Adaptation as the Defining Advantage
Adaptability is proving to be retail’s most critical strength, whether through flexible space planning, creative deal structuring, or brokers sourcing off-market opportunities amid constrained supply. Despite significant headwinds, the sector continues to find ways to evolve, perform, and remain resilient.
Key Takeaways
- Retail in the Western U.S. remains resilient, with vacancy rates holding near historic lows despite pressures from limited supply, rising costs, and shifting economic conditions.
- Tariffs are reshaping retail development and operations, with construction materials and imported goods driving higher costs, especially in the Pacific Northwest.
- Development pipelines remain constrained, leading to increased redevelopment, adaptive reuse, and conversion of vacant anchor boxes into multi-tenant, service-oriented retail.
- Investment inventory is scarce, particularly in markets like Western Washington, creating competition for newer, high-quality retail assets.
- Retail bankruptcies are creating selective leasing opportunities, allowing expanding tenants to secure well-located space in tight markets.

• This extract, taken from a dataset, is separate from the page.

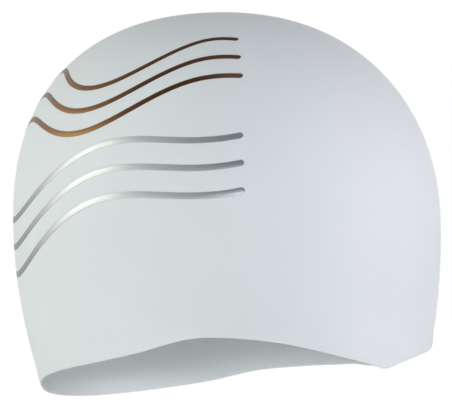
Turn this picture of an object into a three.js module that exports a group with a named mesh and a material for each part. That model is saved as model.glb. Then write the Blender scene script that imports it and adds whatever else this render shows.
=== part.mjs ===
// Swim cap: one thin moulded dome of silicone, hollow and open below, in the form that it has when worn.
// Millimetres, +Z up. The front of the cap faces -Y, and the wearer's left side is +X.
// The origin is the highest point of the inner face, where a head carries the cap.
import * as THREE from 'three';

// Sizes over the outer face
const CAP_WIDTH = 160;
const CAP_LENGTH = 205;
const CROWN_HEIGHT = 90; // from the highest point down to the widest level
const NAPE_DEPTH = 168; // from the highest point down to the rim at the nape
const CROWN_SETBACK = 9; // how far the highest point lies behind the middle of the nape's level
const WALL = 1;

// Squareness of the rounded outlines: 2 is an ellipse, and more is fuller at the corners
const PLAN_SQUARENESS = 2.1;
const PROFILE_SQUARENESS = { front: 2.16, back: 2.34 };

// Share by which the back is wider, and the front narrower, than the middle
const BACK_WIDENING_SHARE = 0.06;

// How far the wall tucks in from the widest level down to the nape's level: a share of the half width
// at the sides, and of the half length at the front and the back
const TUCK_SHARE = { front: 0.04, side: 0.27, back: 0.01 };
const TUCK_CURVE = 2; // 1 is a straight slant, and more starts it later

// Depth of the rim below the highest point, as a share of the nape's depth. The turn is in degrees
// from the front, and each side of the wearer has its column. Turn 0 is the small rounded front peak.
const RIM = [
  { turn: 0, right: 0.877, left: 0.877 },
  { turn: 8, right: 0.864, left: 0.863 },
  { turn: 20, right: 0.845, left: 0.846 },
  { turn: 35, right: 0.821, left: 0.833 },
  { turn: 50, right: 0.812, left: 0.812 },
  { turn: 60, right: 0.819, left: 0.828 },
  { turn: 75, right: 0.856, left: 0.887 },
  { turn: 90, right: 0.884, left: 0.892 },
  { turn: 120, right: 0.931, left: 0.92 },
  { turn: 135, right: 0.959, left: 0.955 },
  { turn: 150, right: 0.986, left: 0.978 },
  { turn: 165, right: 0.998, left: 0.993 },
  { turn: 180, right: 1, left: 1 },
];

// Fineness of the faceted walls
const TURN_STEPS = 72;
const RING_STEPS = 24;
const CROWN_RING_SHARE = 0.64; // share of the rings that lies above the widest level
const EDGE_STEPS = 4;

const SILICONE = { color: 0xe6ebea, roughness: 0.5, metalness: 0 };

// The rim's rows once around, from the nape along the right side to the front and back along the left
const RIM_LOOP = [
  ...RIM.slice(1).reverse().map((row) => ({ turn: -row.turn, share: row.right })),
  ...RIM.map((row) => ({ turn: row.turn, share: row.left })),
];

// Slope of the rim's smooth curve at one of its rows. The two ends of the loop are the same place.
function rimSlope(index) {
  const last = RIM_LOOP.length - 1;
  const before = index === 0 ? last - 1 : index - 1;
  const after = index === last ? 1 : index + 1;
  const gapBefore = index === 0 ? 180 - RIM_LOOP[before].turn : RIM_LOOP[index].turn - RIM_LOOP[before].turn;
  const gapAfter = index === last ? RIM_LOOP[after].turn + 180 : RIM_LOOP[after].turn - RIM_LOOP[index].turn;
  return (RIM_LOOP[after].share - RIM_LOOP[before].share) / (gapBefore + gapAfter);
}

// Depth of the rim at a turn between -180 and 180 degrees: a smooth curve through the rows
function rimDepth(turn) {
  let index = 0;
  while (index < RIM_LOOP.length - 2 && RIM_LOOP[index + 1].turn <= turn) index += 1;
  const from = RIM_LOOP[index];
  const to = RIM_LOOP[index + 1];
  const gap = to.turn - from.turn;
  const t = (turn - from.turn) / gap;
  const share = from.share * (1 + 2 * t) * (1 - t) ** 2
    + to.share * t ** 2 * (3 - 2 * t)
    + rimSlope(index) * gap * t * (1 - t) ** 2
    - rimSlope(index + 1) * gap * t ** 2 * (1 - t);
  return NAPE_DEPTH * share;
}

// Squareness of the crown's profile, blended from the front to the back
function profileSquareness(cosine) {
  return THREE.MathUtils.lerp(PROFILE_SQUARENESS.back, PROFILE_SQUARENESS.front, (1 + cosine) / 2);
}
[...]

- Retail investment activity is strengthening, supported by improving debt markets, rate compression, and attractive cash-on-cash returns for middle-market buyers.
- Value-oriented, daily-needs, and experiential retail concepts are driving leasing demand, especially in well-located neighborhood and community centers.
- 2026 outlook hinges on consumer spending, with rising household costs impacting discretionary income and influencing retail and restaurant performance.
- Landlords and retailers are adopting creative lease structures, short-term deals, and flexible formats to manage risk in a volatile economic environment.
- Adaptability remains retail’s competitive advantage, as operators and investors pivot strategies to navigate supply constraints, cost pressures, and shifting tenant demand.